|The News Line: News
Thursday, 7 March 2019
Police demand mass stop & search powers!
HOME Secretary Sajid Javid has met police chiefs from seven forces most affected by the violent crime wave produced by the government’s decade of austerity policies.
The meeting came after Met Police chief Cressida Dick, who gave the go ahead to shoot Jean Charles de Menezes in 2005, publicly criticised the savage cuts in police numbers that PM May imposed when she was Home Secretary.
Javid, the current home secretary, said he wanted a ‘legal duty’ on government departments to help prevent serious violence.
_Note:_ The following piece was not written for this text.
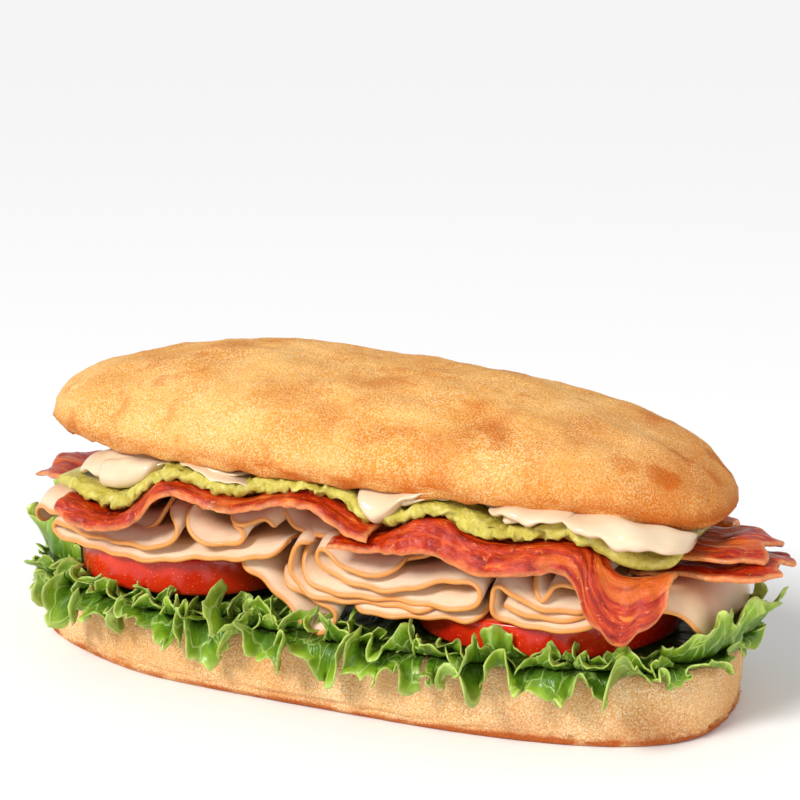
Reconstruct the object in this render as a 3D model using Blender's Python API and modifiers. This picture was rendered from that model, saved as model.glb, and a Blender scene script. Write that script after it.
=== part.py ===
"""Club sandwich on a long soft roll, built layer by layer from the base up.

Lengths in the tables are millimetres, +Z is up, +X runs along the loaf and -Y
is the front of the sandwich.  Every layer of filling is drawn as a profile
along the loaf and carried through the food from the front rim to the back rim.
"""
import math

import bmesh
import bpy
from mathutils import Vector

MM = 0.001
GAP = 0.4
COLLECTION = "club_sandwich"

# the roll
HALF_LENGTH = 107.0
HALF_WIDTH = 43.5
SQUARENESS = 2.9
BASE_HALF_LENGTH = 112.0
BASE_HALF_WIDTH = 45.6
BASE_CUT_Z = 21.0
BASE_RINGS = [(0.93, 0.0), (0.97, 0.6), (0.988, 3.4), (1.0, 9.5), (0.995, 15.5), (0.972, BASE_CUT_Z)]
LID_HALF_LENGTH = 108.0
LID_SHIFT = 1.6
LID_HALF_WIDTH = 45.0
LID_SQUARENESS = 2.5
LID_DOME_POWER = 2.2
LID_TIP_LEFT_Z = 71.4
LID_TIP_RIGHT_Z = 61.8
LID_RISE = 27.0
LID_CUT = [(-108, 67.4), (-80, 66.9), (-50, 66.7), (0, 66.3), (40, 65.9), (60, 64.6), (78, 63.6),
           (90, 61.2), (100, 58.6), (108, 57.0)]
LID_HOLLOW = [(0.955, 0.0), (0.88, 1.6), (0.72, 3.4), (0.45, 4.2)]
ROLL_STEPS = 40

# tomato slices: centre along the loaf, underside, top at the centre, slope of the top
TOMATO_RADIUS = 38.0
TOMATO_SETBACK = -3.0
TOMATOES = {
    "tomato_left": (-57.0, 25.0, 37.0, 0.0),
    "tomato_right": (57.0, 23.4, 33.0, 0.035),
}

TURKEY_THICKNESS = 1.3
TURKEY_RIM = 43.0
BACON_THICKNESS = 1.7
BACON_RIM = 48.5
BACON_ROLLOVER = 6.5
BACON_SEAM = 21.0
LETTUCE_THICKNESS = 0.8
LETTUCE_BED_Z = 21.95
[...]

Police chiefs are demanding an unlimited right to stop and search large numbers of youth without any cause for doing so.
This would open up the police to claims of planting knives to obtain convictions and then sentences that would deter others from carrying knives. Meanwhile, Prime Minister Theresa May announced she would host a summit ‘in the coming days’ to tackle knife crime.
Both police funding and stop-and-search powers were discussed in Wednesday’s meeting, Javid said. He added: ‘I want serious violence to be treated by all parts of government, all parts of the public sector, like a disease and I want us to tackle it the same way – everyone would come together.’
Chairwoman of the National Police Chiefs’ Council Sara Thornton said the discussions had been ‘really constructive’ and highlighted the need for extra police officers. We’ve agreed that by the end of the week we’ll set out the scale of the investment required,’ she said.
Durham’s Chief Constable, Mike Barton, said he was ‘heartened’ by the meeting while the chief constable of Merseyside Police said the talks were ‘very good’. Metropolitan Police Commissioner Cressida Dick said there was ‘obviously’ a link between violent crime and falling police numbers.
When asked for his view on the issue, Javid said it was important to ‘always make sure the police have the resources they need’, adding: ‘We have to listen to them when they talk about resources.’
Police officer numbers in England and Wales have dropped by just under 20,000 since 2010, while levels of violent crime have risen in recent years.